= SHORT TASK =
Reproduce the data exactly.
..............................
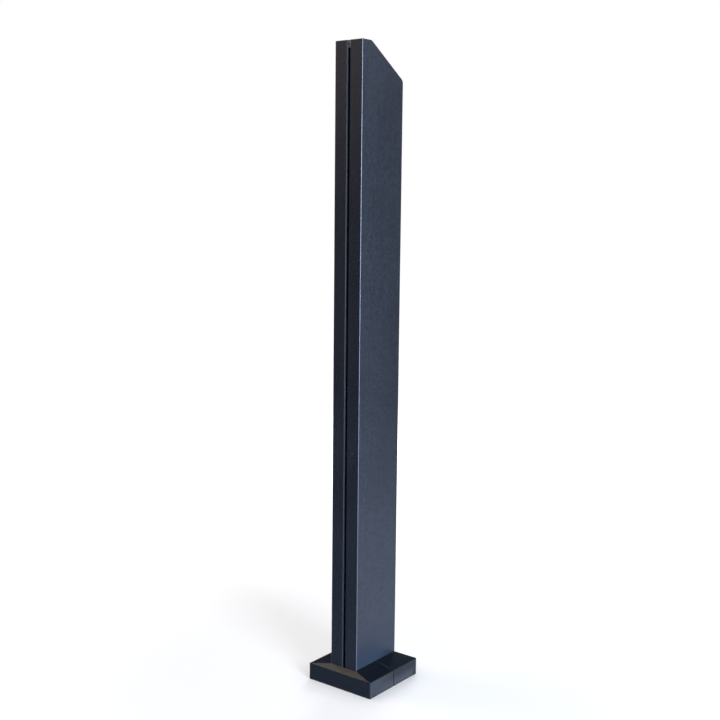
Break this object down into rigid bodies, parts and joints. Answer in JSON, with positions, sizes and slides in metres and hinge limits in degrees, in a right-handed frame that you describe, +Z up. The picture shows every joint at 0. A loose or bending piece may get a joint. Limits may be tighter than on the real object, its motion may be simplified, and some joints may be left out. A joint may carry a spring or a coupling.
{
  "type": "railing post",
  "caption": "Rectangular aluminium railing post with a T-slot in its narrow face, a slanted capped top, and a bolted foot plate under a split square cover.",
  "frame": {"origin": "middle of the foot's underside, on the floor", "axes": "+Z up along the post, X across the narrow faces, Y across the broad faces, with the slotted narrow face at -Y"},
  "size_m": [0.12, 0.122, 0.975],
  "materials": {
    "post_coating": "fine-textured matt powder coat, dark blue-grey",
    "cap_coating": "fine-textured matt powder coat, dark blue-grey",
    "plate_metal": "mill finish",
    "screw_steel": "plain stainless",
    "cover_plastic": "fine moulded grain, dark blue-grey"
  },
  "bodies": {
    "root": {"post_profile": "post_coating", "top_cap": "cap_coating", "base_plate": "plate_metal", "base_screws": "screw_steel", "cover_front_half": "cover_plastic", "cover_rear_half": "cover_plastic"}
  },
  "joints": []
}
..............................
= EXPECTED ANSWER =
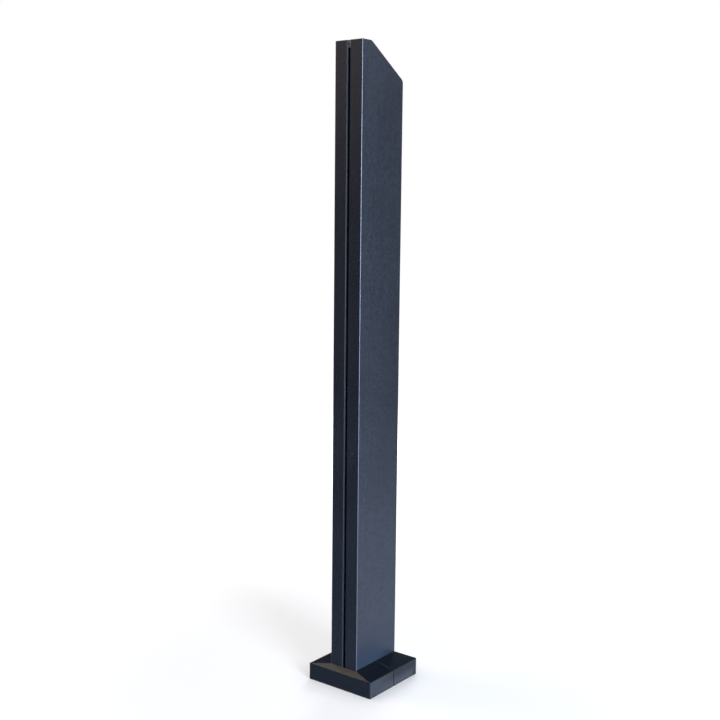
Break this object down into rigid bodies, parts and joints. Answer in JSON, with positions, sizes and slides in metres and hinge limits in degrees, in a right-handed frame that you describe, +Z up. The picture shows every joint at 0. A loose or bending piece may get a joint. Limits may be tighter than on the real object, its motion may be simplified, and some joints may be left out. A joint may carry a spring or a coupling.
{
  "type": "railing post",
  "caption": "Rectangular aluminium railing post with a T-slot in its narrow face, a slanted capped top, and a bolted foot plate under a split square cover.",
  "frame": {"origin": "middle of the foot's underside, on the floor", "axes": "+Z up along the post, X across the narrow faces, Y across the broad faces, with the slotted narrow face at -Y"},
  "size_m": [0.12, 0.122, 0.975],
  "materials": {
    "post_coating": "fine-textured matt powder coat, dark blue-grey",
    "cap_coating": "fine-textured matt powder coat, dark blue-grey",
    "plate_metal": "mill finish",
    "screw_steel": "plain stainless",
    "cover_plastic": "fine moulded grain, dark blue-grey"
  },
  "bodies": {
    "root": {"post_profile": "post_coating", "top_cap": "cap_coating", "base_plate": "plate_metal", "base_screws": "screw_steel", "cover_front_half": "cover_plastic", "cover_rear_half": "cover_plastic"}
  },
  "joints": []
}